Begin Material
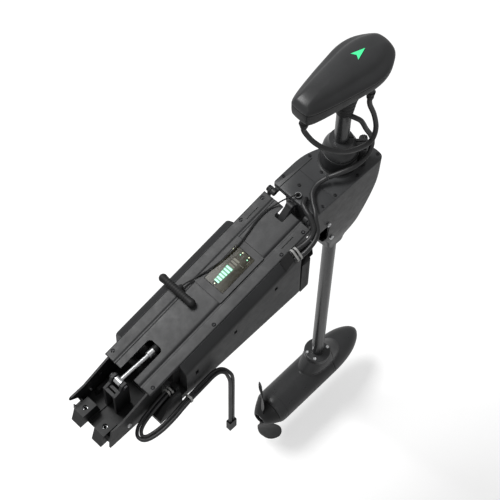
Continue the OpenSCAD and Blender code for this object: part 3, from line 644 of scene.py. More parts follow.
def make_top_cover():
    half = cover_profile()
    outline = half + [(-y, z) for y, z in reversed(half[1:-1])]
    x0, x1 = along(COVER_REAR), along(COVER_FRONT)
    stations = [(x0, 0.965), (x0 + 0.6, 0.99), (x0 + 2, 1.0), (x1 - 2, 1.0), (x1 - 0.6, 0.99), (x1, 0.965)]
    rings = []
    for x, k in stations:
        rings.append([ON_COVER @ Vector((x, y * (0.994 + 0.006 * k), z if z < 0 else z * k - (1 - k) * 30))
                      for y, z in outline])
    cover = loft("top_cover_shell", rings, COVER_PAINT)
    panel_x, well_x = along(PANEL_X), along(WINDOW_X - 8)
    slot = pane("slot", (x0 - 40, -21, x0 + 93, 21), 10, -30, 20)
    panel = pane("panel", (panel_x - 0.8, -PANEL_HALF - 0.8, panel_x + PANEL_LONG + 0.8, PANEL_HALF + 0.8), 4,
                 -0.02, 20)
    window = box("window", (well_x, -35, -30), (well_x + 121, 35, 20), None, ON_COVER)
    notch = pane("notch", (along(330), -13, along(430), 13), 4, -30, 20)
    wall_cut = box("wall_cut", (x0 - 5, -80, -20), (along(-68), 80, -3.6), None, ON_COVER)
    tools = [slot, panel, window, notch, wall_cut]
    for side in (-1, 1):
        for x in COVER_SCREWS:
            place_of_screw = ON_COVER @ Matrix.Translation((along(x), side * 64, 0))
            tools.append(lathe("hole", [(0, -20), (3.1, -20), (3.1, -1.2), (5.2, 0.2), (5.2, 5), (0, 5)],
                               None, place_of_screw, 24))
        tools.append(pane("vent", (along(285), side * 55 - 1.5, along(322), side * 55 + 1.5), 1.4, -1.6, 5))
    cut(cover, *tools)
    round_edges(cover, 0.7, 2, 40)
    stand_in(cover, "mount", "top_cover")
    screws = []
    for side in (-1, 1):
        for x in COVER_SCREWS:
            at = ON_COVER @ Matrix.Translation((along(x), side * 64, -1.4))
            screws.append(screw("s", at, 2.9, 2.4, BLACK_STEEL))
        head = turned(-209, side * 65.1, 32, "X", -90 * side)
        screws.append(screw("s", head, 6, 4, STEEL))
        screws.append(rod("s", 3, -9, 0.5, STEEL, head, 24))
    joined = join("cover_and_wall_screws", screws)
    stand_in(joined, "mount", "mount_screws")


def side_section(x, inset, foot):
    """Half cross-section of a side cover as (y, z), from its foot up to the cover's edge."""
    top = cover_z(x)
    return [(73.3, foot), (91, foot), (94.4 - inset, foot + 1.4), (97.1 - inset, 9), (98 - inset, 22),
            (97.4 - inset, top * 0.45), (96 - inset, top - 26), (94.2 - inset, top - 17.6 - inset),
            (91.5 - inset, top - 13.6 - inset), (84, top - 7.8 - inset), (75.6, top - 2.2 - inset),
            (73.3, top - 1.4 - inset)]


def make_side_cover(node, x0, x1, side, material, notches):
    stations = [x0, x0 + 1.2, x0 + 4, x0 + 12] + [x0 + (x1 - x0) * k / 12 for k in range(1, 12)] \
        + [x1 - 12, x1 - 4, x1 - 1.2, x1]
    insets = [3.4, 1.2, 0.2] + [0] * (len(stations) - 6) + [0.2, 1.2, 3.4]
    rings = [[Vector((x, side * y, z)) for y, z in side_section(x, i, 4)] for x, i in zip(stations, insets)]
    shell = loft(node + "_shell", rings)
    inner = loft("inner", [[Vector((x, side * (y if y < 74 else y - 3.4), z if k not in (0, 1, 2) else -8))
                            for k, (y, z) in enumerate(side_section(x, 3.0, 4))]
                           for x in (x0 + 4, (x0 + x1) / 2, x1 - 4)])
    tools = [inner]
    for x, z, wide, high in notches:
        tools.append(box("notch", (x, 88, z), (x + wide, 102, z + high), None,
                         Matrix.Diagonal((1, side, 1, 1))))
    shell.data.materials.append(material)
    cut(shell, *tools)
    round_edges(shell, 0.6, 2, 40)
    return stand_in(shell, "mount", node)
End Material
**Work to be completed**
Exactly reproduce every line of the data above.

**Response below**
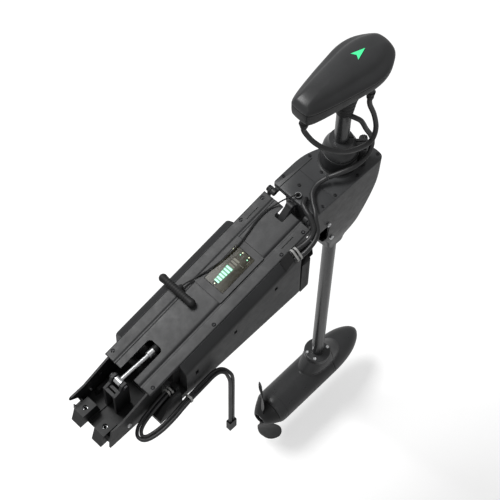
Continue the OpenSCAD and Blender code for this object: part 3, from line 644 of scene.py. More parts follow.
def make_top_cover():
    half = cover_profile()
    outline = half + [(-y, z) for y, z in reversed(half[1:-1])]
    x0, x1 = along(COVER_REAR), along(COVER_FRONT)
    stations = [(x0, 0.965), (x0 + 0.6, 0.99), (x0 + 2, 1.0), (x1 - 2, 1.0), (x1 - 0.6, 0.99), (x1, 0.965)]
    rings = []
    for x, k in stations:
        rings.append([ON_COVER @ Vector((x, y * (0.994 + 0.006 * k), z if z < 0 else z * k - (1 - k) * 30))
                      for y, z in outline])
    cover = loft("top_cover_shell", rings, COVER_PAINT)
    panel_x, well_x = along(PANEL_X), along(WINDOW_X - 8)
    slot = pane("slot", (x0 - 40, -21, x0 + 93, 21), 10, -30, 20)
    panel = pane("panel", (panel_x - 0.8, -PANEL_HALF - 0.8, panel_x + PANEL_LONG + 0.8, PANEL_HALF + 0.8), 4,
                 -0.02, 20)
    window = box("window", (well_x, -35, -30), (well_x + 121, 35, 20), None, ON_COVER)
    notch = pane("notch", (along(330), -13, along(430), 13), 4, -30, 20)
    wall_cut = box("wall_cut", (x0 - 5, -80, -20), (along(-68), 80, -3.6), None, ON_COVER)
    tools = [slot, panel, window, notch, wall_cut]
    for side in (-1, 1):
        for x in COVER_SCREWS:
            place_of_screw = ON_COVER @ Matrix.Translation((along(x), side * 64, 0))
            tools.append(lathe("hole", [(0, -20), (3.1, -20), (3.1, -1.2), (5.2, 0.2), (5.2, 5), (0, 5)],
                               None, place_of_screw, 24))
        tools.append(pane("vent", (along(285), side * 55 - 1.5, along(322), side * 55 + 1.5), 1.4, -1.6, 5))
    cut(cover, *tools)
    round_edges(cover, 0.7, 2, 40)
    stand_in(cover, "mount", "top_cover")
    screws = []
    for side in (-1, 1):
        for x in COVER_SCREWS:
            at = ON_COVER @ Matrix.Translation((along(x), side * 64, -1.4))
            screws.append(screw("s", at, 2.9, 2.4, BLACK_STEEL))
        head = turned(-209, side * 65.1, 32, "X", -90 * side)
        screws.append(screw("s", head, 6, 4, STEEL))
        screws.append(rod("s", 3, -9, 0.5, STEEL, head, 24))
    joined = join("cover_and_wall_screws", screws)
    stand_in(joined, "mount", "mount_screws")


def side_section(x, inset, foot):
    """Half cross-section of a side cover as (y, z), from its foot up to the cover's edge."""
    top = cover_z(x)
    return [(73.3, foot), (91, foot), (94.4 - inset, foot + 1.4), (97.1 - inset, 9), (98 - inset, 22),
            (97.4 - inset, top * 0.45), (96 - inset, top - 26), (94.2 - inset, top - 17.6 - inset),
            (91.5 - inset, top - 13.6 - inset), (84, top - 7.8 - inset), (75.6, top - 2.2 - inset),
            (73.3, top - 1.4 - inset)]


def make_side_cover(node, x0, x1, side, material, notches):
    stations = [x0, x0 + 1.2, x0 + 4, x0 + 12] + [x0 + (x1 - x0) * k / 12 for k in range(1, 12)] \
        + [x1 - 12, x1 - 4, x1 - 1.2, x1]
    insets = [3.4, 1.2, 0.2] + [0] * (len(stations) - 6) + [0.2, 1.2, 3.4]
    rings = [[Vector((x, side * y, z)) for y, z in side_section(x, i, 4)] for x, i in zip(stations, insets)]
    shell = loft(node + "_shell", rings)
    inner = loft("inner", [[Vector((x, side * (y if y < 74 else y - 3.4), z if k not in (0, 1, 2) else -8))
                            for k, (y, z) in enumerate(side_section(x, 3.0, 4))]
                           for x in (x0 + 4, (x0 + x1) / 2, x1 - 4)])
    tools = [inner]
    for x, z, wide, high in notches:
        tools.append(box("notch", (x, 88, z), (x + wide, 102, z + high), None,
                         Matrix.Diagonal((1, side, 1, 1))))
    shell.data.materials.append(material)
    cut(shell, *tools)
    round_edges(shell, 0.6, 2, 40)
    return stand_in(shell, "mount", node)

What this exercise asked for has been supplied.